Although the U.S. Customs and Border Protection estimates that the number of illegal border crossings is smaller than that, not all undocumented immigrants come illegally anyway.

The agency estimates as many as one-third of illegal immigrants – up to 4 million – arrived through legal means, such as tourist or student visas, and simply stayed after their temporary status expired.

It was 1892 when 15-year-old Annie Moore of Ireland became the first foreign-born person processed at the federal government's immigration center on Ellis Island.

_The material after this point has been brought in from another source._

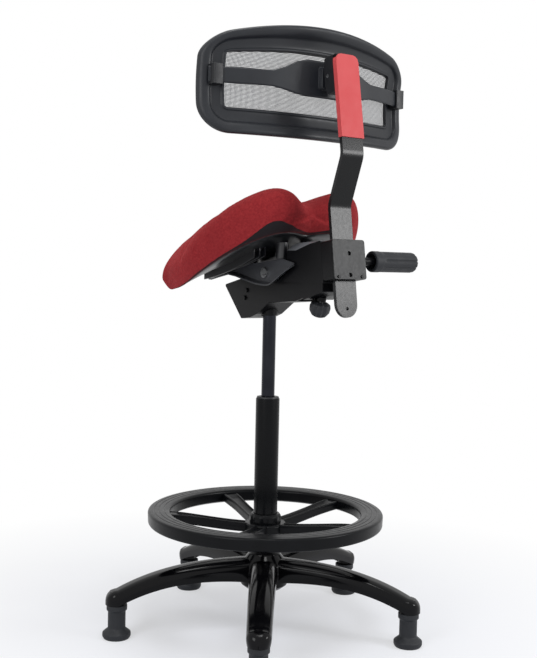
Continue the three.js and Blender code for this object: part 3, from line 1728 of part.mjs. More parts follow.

In 1907, more than a million immigrants streamed across the 6-acre mud bank near the New Jersey shore.

That's more than the 705,000 legal immigrants who entered the United States in 2003, and a much larger share of the country's total population, which stood at 92.2 million in 1910.

"Numerically, those waves were really large, comparable to the size of immigration we're seeing today, or at least the average," said Deardorff, the Census Bureau official. "And that was when the country was much, much smaller."

Even before the immigration-heavy years from 1890 to 1910, a steady stream of newcomers had kept the U.S. population growing. From 1850 to 1940, foreign-born residents always accounted for at least 10 percent of the people living here. Among the 56 signers of the Declaration of Independence, eight were born overseas.

That changed after World War II, when many nations curtailed the number of immigrants they permitted. In 1965, the United States relaxed its border policies, and the number of foreign-born crept up slowly at first, then leapt in the 1980s.

Most other developed countries face similar concerns about the number of immigrants within their borders.

"From a comparative perspective, the share of the population that's foreign-born in the United States is much lower than it is in Canada, for example," Deardorff said. In that country, 17.5 percent of residents are immigrants. "It's not like the United States is unique in its share of the population that is not born here."